When the president and Congress began working on the stimulus package in December, “We thought there’d be big blocks of money coming into the states with lots and lots of flexibility,” Simon said at the March 25 meeting of the Massachusetts Mayors’ Association in Taunton. “That’s not the way it ended up.”

Federal officials, he said, concluded that the best way to put the money to work quickly was to channel it through existing programs.

Much of the discussion at the mayors’ meeting, also attended by Transportation Secretary James Aloisi, centered on infrastructure projects.

To be eligible for the federal money, local projects must be “shovel-ready,” meaning that they are ready to advertise. On March 13, the Patrick administration announced the first eight municipal projects, most of them involving road resurfacing, that qualified for funding.

The $30 million allocated to the eight projects represents a tiny fraction of roughly $2 billion available for infrastructure-related projects throughout the state. But, Simon said, the state would need $27 billion to fully fund all 8,300 projects that have been submitted by state agencies and municipalities.

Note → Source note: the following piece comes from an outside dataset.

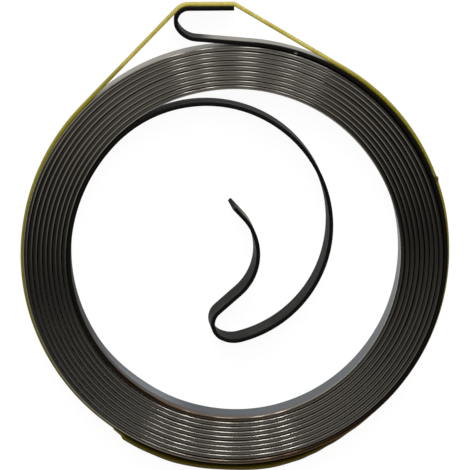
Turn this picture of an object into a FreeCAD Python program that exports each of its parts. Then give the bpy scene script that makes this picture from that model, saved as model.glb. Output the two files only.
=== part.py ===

“Any way you cut it, there’s going to be a lot of great projects that are not funded, simply because we don’t have the money to do it,” he said.

In response to concerns about the difficulty of getting projects to the shovel-ready stage, Simon said he would make sure that state regulations themselves are not preventing projects from being funded.

Overall, Massachusetts is in line to receive $809 million for transportation projects; nearly $2 billion for education; $3.6 billion for “safety-net” programs; $1.3 billion for technology and research; $482 million for clean energy programs; $430 million for housing; nearly $72 million for public safety; and $90 million for labor and workforce development.

Simon said more detailed federal guidelines are expected within 30 to 45 days indicating how money channeled through each of these categories can be deployed. He suggested that in some cases, current guidelines may appear incongruous. He noted, for example, that there are some funds available for fire stations, but none for police stations, schools or municipal administration buildings.

Simon emphasized that the federal government is requiring stimulus aid to be put to work in a matter of months. Road projects need to be out to bid within 120 days of when the stimulus bill was signed into law on Feb. 17; for transit projects, the period is 180 days.

“If [Massachusetts hasn’t] used all the money that is allotted to [it], the federal government intends to claw back that money, and redistribute it to states that are meeting those kind of timelines,” Simon said.

He reminded local officials that the federal funding stream will end a little more than two years from now, at the end of June 2011. If a project is not completed by the time the federal funding is cut off, the municipality may not be in position to complete it on its own.

Simon said the level of transparency in dispensing the money will be “unprecedented,” particularly since Massachusetts is one of 16 states that will be audited by the U.S. General Accounting Office. He said the Patrick administration is committed to ensuring that the money is distributed equitably throughout the state. The eight communities selected thus far for transportation funding range from Adams in Berkshire County to Bourne on Cape Cod.